The local PLDT office
was swamped with complaints and, not satisfied with that, complainants
also went to radio and TV stations to air their frustrations,
the report added.
Mr. Gaite appealed to
barangay officials and the communities “to help us stop
the activity of these thieves.”
Actually, he is on the
right track, as residents of certain Cavite subdivisions and slum
colonies in Metro Manila have a similar story: the rampant theft
of Meralco and phone-line cables is often an open book in their
areas, they’ve long wondered what the companies concerned
and the police have been doing.
On any given day in
Dasmariñas, Cavite, residents and utility company staff
just shrug off the unending theft of these items, and they will
even tell you where they think the lines are being brought and
sold for smelting.

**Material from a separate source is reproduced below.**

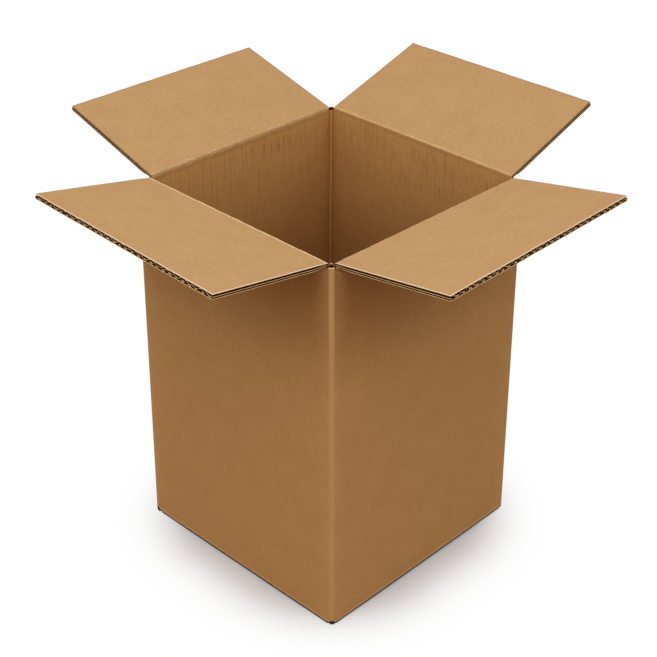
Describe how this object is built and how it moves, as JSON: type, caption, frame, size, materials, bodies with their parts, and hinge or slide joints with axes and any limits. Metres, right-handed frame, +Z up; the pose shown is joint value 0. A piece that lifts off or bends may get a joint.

With copper prices rising worldwide for the
past several weeks, the theft has understandably become rampant—and
this spells hundreds of millions of pesos in losses to the utility
firms. If one were to add the losses to the businesses that are
the utilities’ clients, the damage would be far greater.
Our Davao reporter Manuel
Cayon quoted a certain Doods Sison, chief of the PLDT’s
Visayas-Mindanao Area Asset Protection office, as saying that
police had assured the company they are on the ball and tracking
the culprits. “We hope these thieves would be arrested and
stop further attempts.”
And Senior Supt. Catalino
Cuy, city police chief, said those who cut through the fiber optics
line may have been expecting copper wire which they sell to junk
shops. “We are zeroing in on groups known to steal electrical
lines and on the buyers of these copper wires, who sell these
to smelters in Cebu and Manila.”
Well, we have news for
these gentlemen. The wires brought to Cebu and Metro Manila to
be sold to fences are not only those coming from Davao or other
cities. The “downstream industries” from the theft
of such cables have become virtual one-stop shops through the
years, so that cables stolen in, say, Manila or Dasmariñas,
Cavite, are brought to nearby areas where they already go through
the entire assembly line: the wires are cut up, the copper is
removed from the protective cladding and then melted for conversion
and eventual sale.
We don’t know
if some Meralco linemen are pulling our leg, but it is said, for
example, in Cavite, that some of the thieves are known to carry
guns and have in fact shot some conscientious employees who tried
to intercept them.
These days big business
is so worried about piracy; and the National Telecommunications
Communication is trying to stem the tidal wave of cellular-phone
thefts—which are definitely not just in the hundreds, as
the PNP’s unbelievable registry would tell you—by
cracking down on dealers and outlets that are really just fronts
for fences.
And yet we still have
to hear of any serious effort by the law enforcers to crack down
on these virtual industries of copper-and-cable thieves that have
sprung underground, supposedly, yet operate so brazenly. When
criminals carry out their dark deeds with impunity, even the most
civic-minded civilian would think 10 times before reporting to
the police: the fair presumption is, always, that behind the flagrant
violator of the law is a protector with a badge—and a gun.